I think I got you on the routing.

This is a home my wife and I are in; but I'll -eventually- finish my phd and have to move for a professor job (I hope). I've got to finish as jobs here stink for me otherwise. Tough since I've worked hard at getting this home the way I like it with ht, tiling floors, etc. oh well, I keeping telling myself the improvements will increase selling value...good luck to you in getting into a home- you really need one to set things up the way you like (and make mistakes along the way:bigsmile


----------



## eugovector (Sep 4, 2006)

I'm planning on making mistakes and video/photo/podcasting them along the way for everyone to learn from/shake their heads at. I think I'm only a couple weeks away from getting a job, and hopefully we are less than 2 months away from getting out of this tiny apartment and into something more permanent (hopefully a house).


----------



## Tacksman (Oct 14, 2009)

I ended up going down to a damaged freight place and picked up a base cabinet 125 bucks! I esseentially cut a hole in the wall and slid the cabinet back! I am going with glass shelves when i have a little cash! Cost is about 25 bucks per shelf. I dont buy into not putting glass shevles in b/c of restricted air flow! With the front of the cabinet open there will be plenty of air flow! 
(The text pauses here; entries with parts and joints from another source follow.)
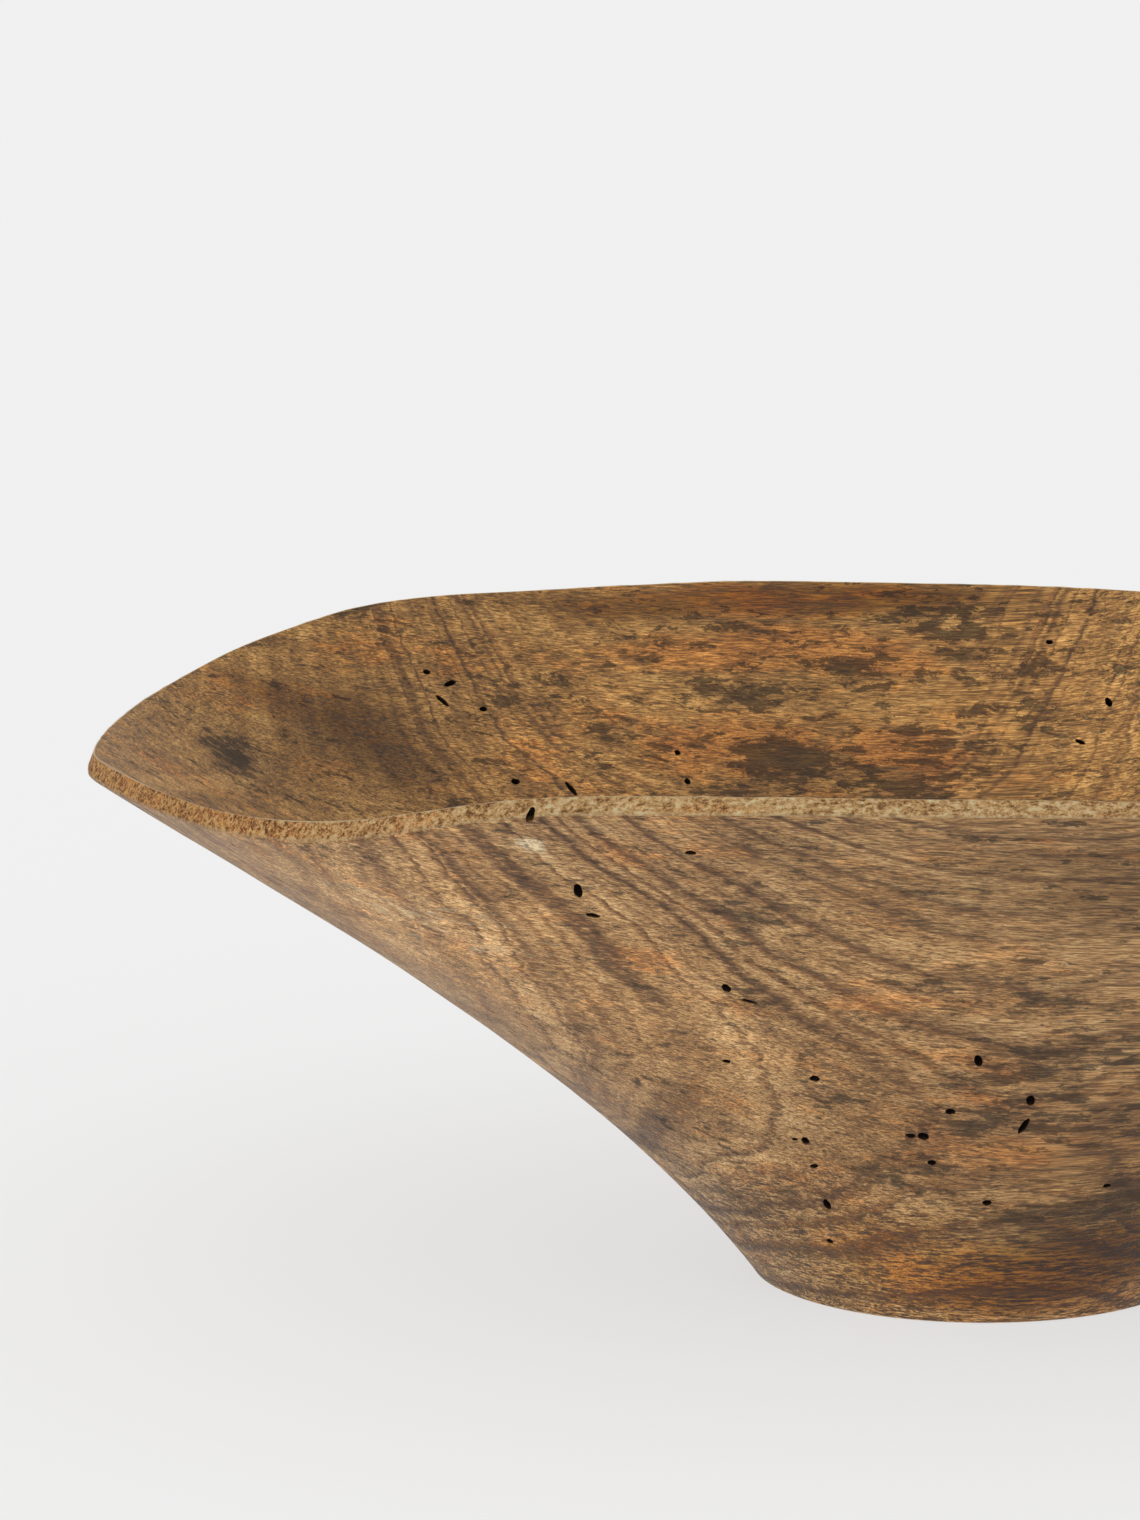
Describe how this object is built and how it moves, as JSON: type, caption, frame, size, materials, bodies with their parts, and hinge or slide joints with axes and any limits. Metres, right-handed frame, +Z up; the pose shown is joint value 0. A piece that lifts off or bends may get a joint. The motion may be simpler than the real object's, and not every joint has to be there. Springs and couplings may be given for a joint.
{
  "type": "feed scoop",
  "caption": "Carved wooden feed scoop: a deep flared bowl with a broad blunt pouring lip, a thin flat-cut rim and a small round flat foot.",
  "frame": {"origin": "centre of the foot's flat face, on the surface the scoop stands on", "axes": "+X from the pouring lip towards the back, +Y across the scoop, +Z up"},
  "size_m": [0.4351, 0.3422, 0.1642],
  "materials": {
    "old_wood": "dry aged hardwood, smoothed by use, with grey and black fungal stains and a rougher orange-brown cut rim"
  },
  "bodies": {
    "root": {"scoop_bowl": "old_wood"}
  },
  "joints": []
}
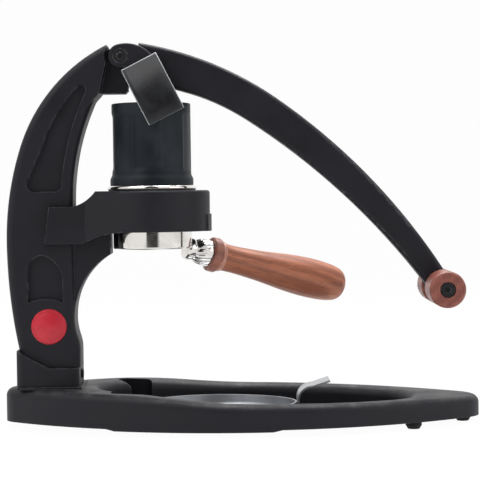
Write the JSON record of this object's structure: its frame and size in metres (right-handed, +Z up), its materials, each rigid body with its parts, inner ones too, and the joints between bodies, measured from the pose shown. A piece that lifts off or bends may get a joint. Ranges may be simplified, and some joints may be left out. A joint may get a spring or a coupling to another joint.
{
  "type": "manual espresso maker",
  "caption": "Hand lever espresso maker: oval base with drip tray, curved post, ring with brew cylinder and sleeve, portafilter, long curved lever with a cross grip.",
  "frame": {"origin": "middle of the footprint, on the table", "axes": "+Z up, +X from the post to the lever's free end, -Y the near side"},
  "size_m": [0.33, 0.15, 0.266],
  "materials": {
    "badge_red": "gloss enamel",
    "black_casting": "fine matte powder coat",
    "black_steel": "blackened steel",
    "bronze": "sintered",
    "chrome": "mirror polish",
    "plate": "satin black",
    "rubber": "matte",
    "silicone": "satin silicone",
    "steel": "brushed",
    "tray_steel": "satin",
    "wood": "satin lacquer"
  },
  "bodies": {
    "stand": {"badge": "badge_red", "base_casting": "black_casting", "base_pan": "plate", "brew_cylinder": "chrome", "dispersion_screen": "steel", "foot_1": "rubber", "foot_2": "rubber", "foot_3": "rubber", "foot_4": "rubber", "foot_5": "rubber", "foot_6": "rubber", "foot_screw_1": "black_steel", "foot_screw_2": "black_steel", "foot_screw_3": "black_steel", "foot_screw_4": "black_steel", "group_gasket": "silicone", "lock_screw": "black_steel", "pan_screw_1": "black_steel", "pan_screw_2": "black_steel", "pan_screw_3": "black_steel", "pan_screw_4": "black_steel", "pivot_bush": "bronze", "post_casting": "black_casting", "post_socket": "black_casting", "pull_strap": "silicone", "ring_bolt_1": "black_steel", "ring_bolt_2": "black_steel", "ring_casting": "black_casting", "silicone_sleeve": "silicone", "socket_bolt_1": "black_steel", "socket_bolt_2": "black_steel", "stop_bumper": "rubber"},
    "plunger": {"piston": "steel", "piston_ring_1": "rubber", "piston_ring_2": "rubber", "plunger_stem": "steel", "stem_cap": "black_steel"},
    "portafilter": {"portafilter_body": "chrome", "portafilter_neck": "chrome", "handle_ferrule": "wood", "handle_wood": "wood", "handle_rod": "steel", "filter_basket": "steel"},
    "lever": {"lever_casting": "black_casting", "pivot_bolt": "black_steel", "pivot_nut": "black_steel", "press_pad": "steel", "grip_near": "wood", "grip_far": "wood", "grip_rod": "steel", "grip_screw_near": "black_steel", "grip_screw_far": "black_steel"},
    "tray": {"drip_tray": "tray_steel", "tray_lip": "tray_steel"}
  },
  "joints": [
    {"name": "lever_pivot", "type": "hinge", "parent": "stand", "child": "lever", "pos_m": [-0.0813, 0, 0.2565], "axis": [0, -1, 0], "range_deg": [0, 90]},
    {"name": "plunger_slide", "type": "slide", "parent": "stand", "child": "plunger", "axis": [0, 0, 1], "range_m": [0, 0.024]},
    {"name": "portafilter_twist", "type": "hinge", "parent": "stand", "child": "portafilter", "pos_m": [-0.0613, 0, 0.13], "axis": [0, 0, 1], "range_deg": [-50, 0]},
    {"name": "drip_tray_lift", "type": "slide", "parent": "stand", "child": "tray", "axis": [0, 0, 1], "range_m": [0, 0.05]}
  ],
  "couplings": [
    {"joint": "plunger_slide", "follows": "lever_pivot", "m_per_rad": 0.015}
  ]
}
Here is a picture prior to me staining it or painting it. TYhe one advantage of this cabinet is that it offers me storage below. I am waiting on my 50 ft. HDMI cable then I can put the rest of the componesrts in the shelve.
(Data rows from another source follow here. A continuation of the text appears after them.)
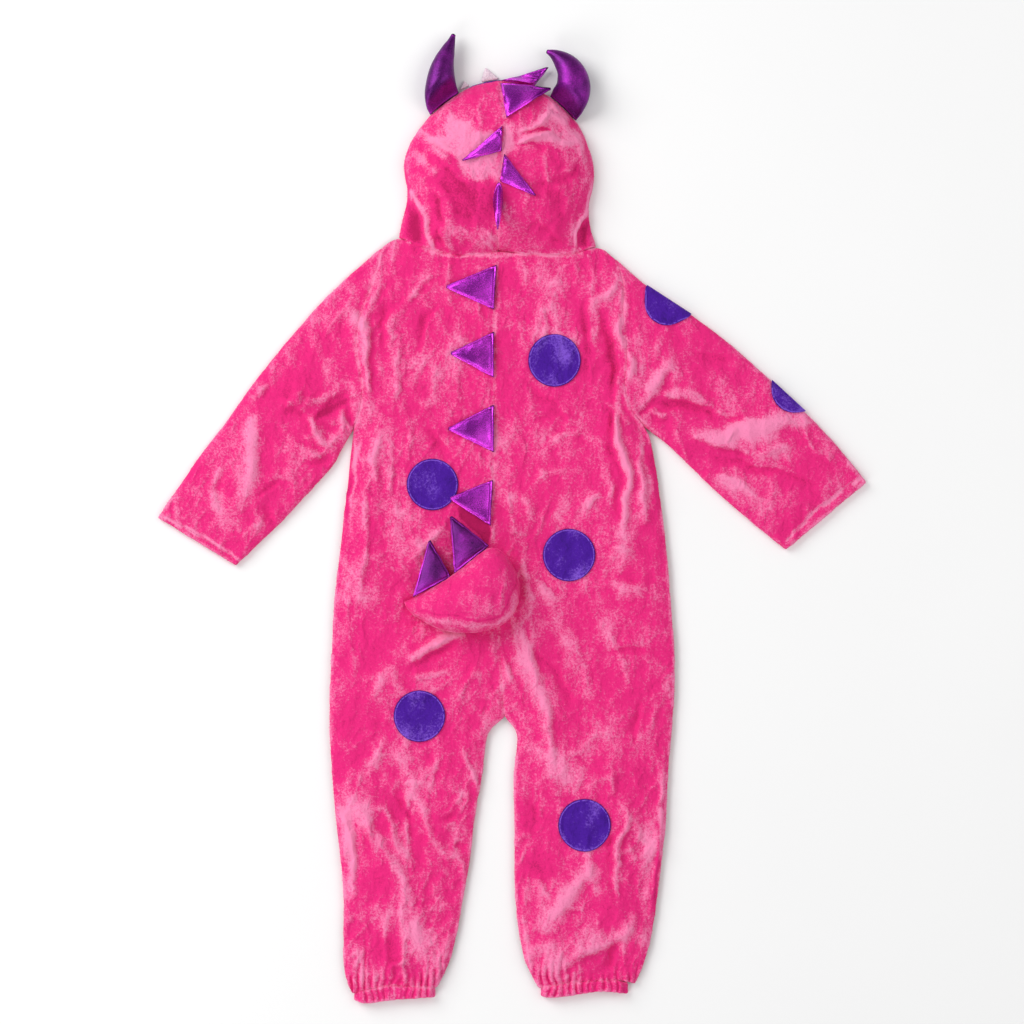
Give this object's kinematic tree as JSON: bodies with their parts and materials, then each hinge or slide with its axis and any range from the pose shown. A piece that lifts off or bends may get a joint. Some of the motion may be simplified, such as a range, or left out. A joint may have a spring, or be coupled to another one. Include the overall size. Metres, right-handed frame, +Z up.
{
  "type": "toddler monster costume jumpsuit",
  "caption": "Hooded one-piece costume in plush, laid flat back up, with horns, spikes, a stuffed tail, round patches, long sleeves and gathered ankles.",
  "frame": {"origin": "on the surface the garment lies on, under the middle of its laid-out outline", "axes": "+Y from the ankles to the hood, +Z up out of the surface and through the back of the garment, +X to the right as seen from above with the hood away from the viewer"},
  "size_m": [0.708, 0.9679, 0.0505],
  "materials": {
    "pink plush": "crushed short-pile plush with light nap patches",
    "indigo plush": "short-pile plush with a satin-stitched edge",
    "purple foil cloth": "metallic foil-coated cloth, lightly stuffed",
    "pale felt": "plain felt"
  },
  "bodies": {
    "root": {"back_left": "pink plush", "back_right": "pink plush", "front_left": "pink plush", "front_right": "pink plush", "front_placket": "pink plush", "sleeve_left": "pink plush", "sleeve_right": "pink plush", "ankle_casing_left": "pink plush", "ankle_casing_right": "pink plush", "hood_left": "pink plush", "hood_right": "pink plush", "tail_top": "pink plush", "tail_under": "pink plush", "hood_front_band": "indigo plush", "dot_back_upper": "indigo plush", "dot_back_left": "indigo plush", "dot_back_lower": "indigo plush", "dot_leg_left": "indigo plush", "dot_leg_right": "indigo plush", "dot_sleeve_upper": "indigo plush", "dot_sleeve_lower": "indigo plush", "horn_left": "purple foil cloth", "horn_right": "purple foil cloth", "hood_spike_1": "purple foil cloth", "hood_spike_2": "purple foil cloth", "hood_spike_3": "purple foil cloth", "hood_spike_4": "purple foil cloth", "hood_spike_5": "purple foil cloth", "back_spike_1": "purple foil cloth", "back_spike_2": "purple foil cloth", "back_spike_3": "purple foil cloth", "back_spike_4": "purple foil cloth", "tail_spike_1": "purple foil cloth", "tail_spike_2": "purple foil cloth", "tooth_large": "pale felt", "tooth_small": "pale felt"}
  },
  "joints": []
}
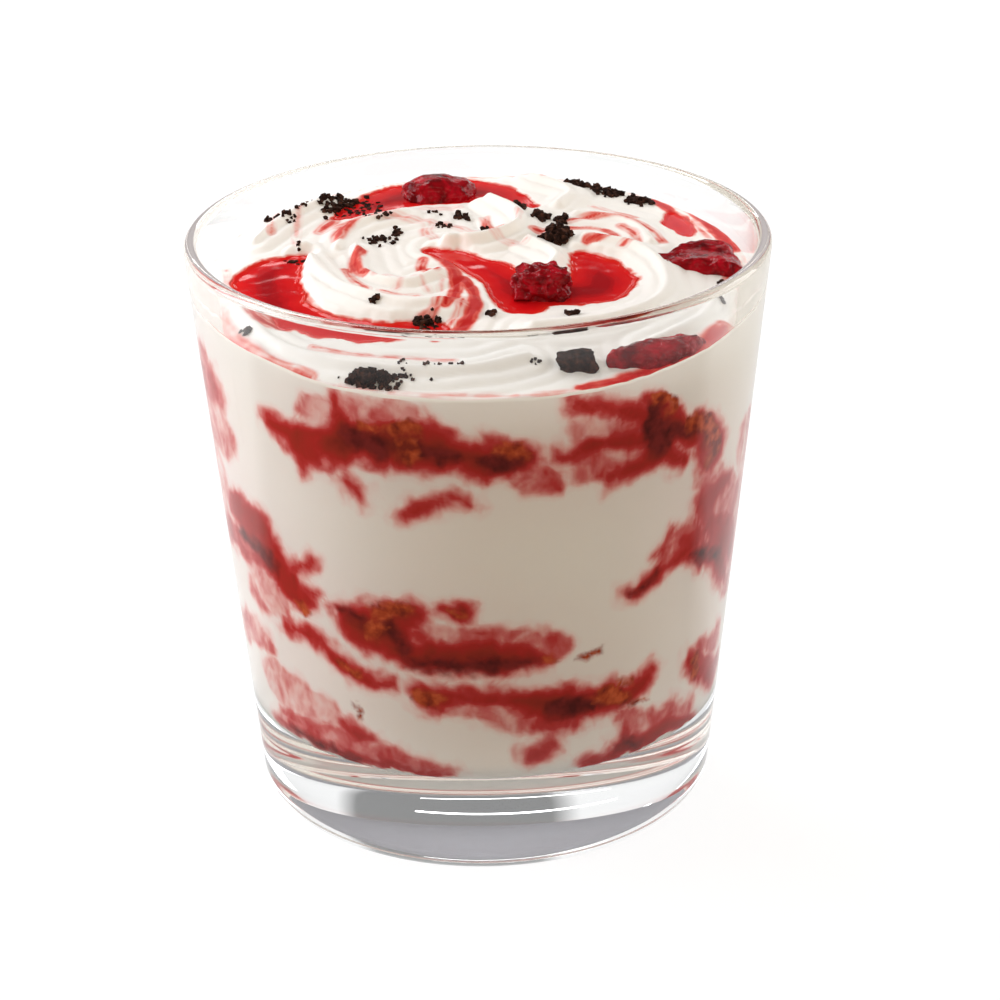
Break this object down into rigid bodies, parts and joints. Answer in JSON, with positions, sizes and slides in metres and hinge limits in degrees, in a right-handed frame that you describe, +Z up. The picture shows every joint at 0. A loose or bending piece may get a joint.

Well i have to figure out how to post pics first!!!:huh:








lets see if this works!


----------



## Tacksman (Oct 14, 2009)

Second Pic.....


----------



## Tacksman (Oct 14, 2009)




----------



## Bent (May 24, 2006)

I did a "under the stairwell" version of Larry Fine's "Finerack" from AVScience, slotted shelf rails screwed to the studs from the rear and shelf bracket installed in them, and pine shelving.
I cut a hole and re-framed a door frame-stock as the edge, then molding applied on the outside.


----------



## the_diyr (Sep 16, 2009)

I have about the same idea , I am using 2 inch metal conduit with slots cut in it and the metal shelves slid into the slota and tack welded.. Then I am painting the whole thing black since it will be mounted by th tv and speakers.. I sort of want it to match.. I also may use 2x2's if I dont feel like welding I have a really neat design for a 2x2 lumber shelf system with metal shelves


----------



## cbarrett (Sep 10, 2009)

here is what I used. I have it in a closet that is on the side wall of the theater. 
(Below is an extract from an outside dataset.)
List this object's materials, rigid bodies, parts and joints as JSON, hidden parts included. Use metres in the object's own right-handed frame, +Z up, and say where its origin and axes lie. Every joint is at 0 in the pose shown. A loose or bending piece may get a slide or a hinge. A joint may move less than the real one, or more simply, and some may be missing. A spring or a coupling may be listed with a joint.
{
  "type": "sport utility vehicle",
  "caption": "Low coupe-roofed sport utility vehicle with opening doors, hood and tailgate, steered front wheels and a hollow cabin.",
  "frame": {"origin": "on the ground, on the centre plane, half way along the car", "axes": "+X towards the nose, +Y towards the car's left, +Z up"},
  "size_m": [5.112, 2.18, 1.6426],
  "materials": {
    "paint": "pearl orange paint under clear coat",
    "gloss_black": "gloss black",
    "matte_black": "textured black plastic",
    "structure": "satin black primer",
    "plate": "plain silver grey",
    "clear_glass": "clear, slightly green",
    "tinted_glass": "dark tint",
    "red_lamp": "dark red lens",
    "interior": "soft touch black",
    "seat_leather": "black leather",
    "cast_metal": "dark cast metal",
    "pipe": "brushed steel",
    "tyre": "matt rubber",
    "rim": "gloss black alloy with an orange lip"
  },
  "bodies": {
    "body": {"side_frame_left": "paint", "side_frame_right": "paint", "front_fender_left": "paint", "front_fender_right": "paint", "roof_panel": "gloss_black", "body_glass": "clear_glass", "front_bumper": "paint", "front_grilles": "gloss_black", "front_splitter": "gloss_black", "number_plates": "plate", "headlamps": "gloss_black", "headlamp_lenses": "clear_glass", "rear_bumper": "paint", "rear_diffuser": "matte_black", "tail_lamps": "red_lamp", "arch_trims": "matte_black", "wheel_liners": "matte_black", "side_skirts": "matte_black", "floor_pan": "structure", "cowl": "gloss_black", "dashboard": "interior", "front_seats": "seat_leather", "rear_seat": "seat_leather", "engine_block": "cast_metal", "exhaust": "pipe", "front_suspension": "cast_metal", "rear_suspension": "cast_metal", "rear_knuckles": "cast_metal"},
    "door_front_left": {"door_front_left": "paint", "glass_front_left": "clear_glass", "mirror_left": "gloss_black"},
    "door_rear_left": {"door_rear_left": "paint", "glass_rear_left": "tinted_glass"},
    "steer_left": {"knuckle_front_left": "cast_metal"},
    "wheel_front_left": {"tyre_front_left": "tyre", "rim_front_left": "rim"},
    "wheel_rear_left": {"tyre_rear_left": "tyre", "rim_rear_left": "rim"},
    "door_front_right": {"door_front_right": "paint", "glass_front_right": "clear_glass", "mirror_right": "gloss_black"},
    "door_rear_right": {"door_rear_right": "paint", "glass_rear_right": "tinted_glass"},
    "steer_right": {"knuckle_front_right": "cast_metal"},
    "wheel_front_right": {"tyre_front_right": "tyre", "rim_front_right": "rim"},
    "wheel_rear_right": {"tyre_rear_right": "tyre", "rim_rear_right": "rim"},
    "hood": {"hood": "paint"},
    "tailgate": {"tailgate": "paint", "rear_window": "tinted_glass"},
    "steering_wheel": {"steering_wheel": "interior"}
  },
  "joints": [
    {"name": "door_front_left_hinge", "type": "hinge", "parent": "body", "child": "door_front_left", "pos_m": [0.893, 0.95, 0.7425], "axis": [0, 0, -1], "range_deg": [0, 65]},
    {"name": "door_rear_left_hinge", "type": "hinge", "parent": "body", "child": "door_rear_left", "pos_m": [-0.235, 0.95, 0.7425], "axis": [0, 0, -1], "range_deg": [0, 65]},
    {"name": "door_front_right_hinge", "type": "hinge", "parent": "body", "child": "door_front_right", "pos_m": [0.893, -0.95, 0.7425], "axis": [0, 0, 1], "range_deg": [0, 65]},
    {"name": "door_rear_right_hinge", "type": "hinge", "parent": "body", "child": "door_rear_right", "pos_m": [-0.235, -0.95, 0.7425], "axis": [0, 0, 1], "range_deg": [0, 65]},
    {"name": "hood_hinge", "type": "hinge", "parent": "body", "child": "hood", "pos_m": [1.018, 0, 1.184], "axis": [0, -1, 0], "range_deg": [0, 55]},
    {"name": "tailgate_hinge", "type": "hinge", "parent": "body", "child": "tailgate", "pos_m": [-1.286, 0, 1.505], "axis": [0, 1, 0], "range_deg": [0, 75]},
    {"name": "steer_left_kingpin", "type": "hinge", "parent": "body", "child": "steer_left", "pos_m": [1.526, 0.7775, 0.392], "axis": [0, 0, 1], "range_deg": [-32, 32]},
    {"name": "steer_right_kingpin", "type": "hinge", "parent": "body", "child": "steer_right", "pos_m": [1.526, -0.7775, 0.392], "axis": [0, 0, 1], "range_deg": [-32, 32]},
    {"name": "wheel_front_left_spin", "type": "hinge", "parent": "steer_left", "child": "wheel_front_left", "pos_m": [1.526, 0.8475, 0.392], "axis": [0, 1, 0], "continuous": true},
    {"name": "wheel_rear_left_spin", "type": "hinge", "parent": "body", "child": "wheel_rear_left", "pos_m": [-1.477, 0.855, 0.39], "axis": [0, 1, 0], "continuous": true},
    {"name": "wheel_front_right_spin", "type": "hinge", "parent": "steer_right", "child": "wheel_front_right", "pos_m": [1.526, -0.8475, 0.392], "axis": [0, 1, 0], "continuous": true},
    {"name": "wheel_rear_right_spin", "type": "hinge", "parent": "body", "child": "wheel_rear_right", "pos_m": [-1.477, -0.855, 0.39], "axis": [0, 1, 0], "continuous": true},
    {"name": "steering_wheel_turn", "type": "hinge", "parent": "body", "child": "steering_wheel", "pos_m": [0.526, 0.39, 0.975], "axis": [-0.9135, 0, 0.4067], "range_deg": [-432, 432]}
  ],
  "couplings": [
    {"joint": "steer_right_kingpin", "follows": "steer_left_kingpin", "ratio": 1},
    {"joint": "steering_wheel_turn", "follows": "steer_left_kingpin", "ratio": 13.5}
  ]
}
http://www.homedepot.com/h_d1/N-5yc...splay?langId=-1&storeId=10051&catalogId=10053


----------



## cbarrett (Sep 10, 2009)

with the logitech 900 i just got everything works great and is out of sight.


----------



## cbarrett (Sep 10, 2009)

Greg,
the cabinet looks great. I would suggest trimming the edge of the shelves on the left or right sides, about 1/2 " so air can flow and possibly put a small hole 2"x2" in the top rear corner of the cabinet and use an exhaust fan to vent it, that way it won't overheat your componants.


----------



## Tacksman (Oct 14, 2009)

Good Idea Chad! i still plan on going Glass shelves but I do understand about getting a little more airflow to it! I can put a fan in it in the top of the unit also! Thanks everyone for your input on this! Didnt know i would start such a long thread! I like your set up Ben! Also what do you think about me painting the inside of the cabinet Black? I also want to cover up the shelve holes in the back, but not make them unusable! Cant wait for my HDMI cable!


----------



## the_diyr (Sep 16, 2009)

Chad I like that shelf from Home Depot I may go check it out tommorrow .. I would need to mod it a little. But it may work


----------



## cbarrett (Sep 10, 2009)

The nice thing about it is when you put it together, which is very easy and no tools needed, you can set the shelves at what ever heigths you want.


----------



## eugovector (Sep 4, 2006)

This is the kind that I was looking at, but at 14" deep, it's not deep enough for many AVRs and other components. A20"x20" would be about ideal, but the closest I came was 24"x24" and that was from an online retailer who wanted nearly $100 for a 3 shelf.


----------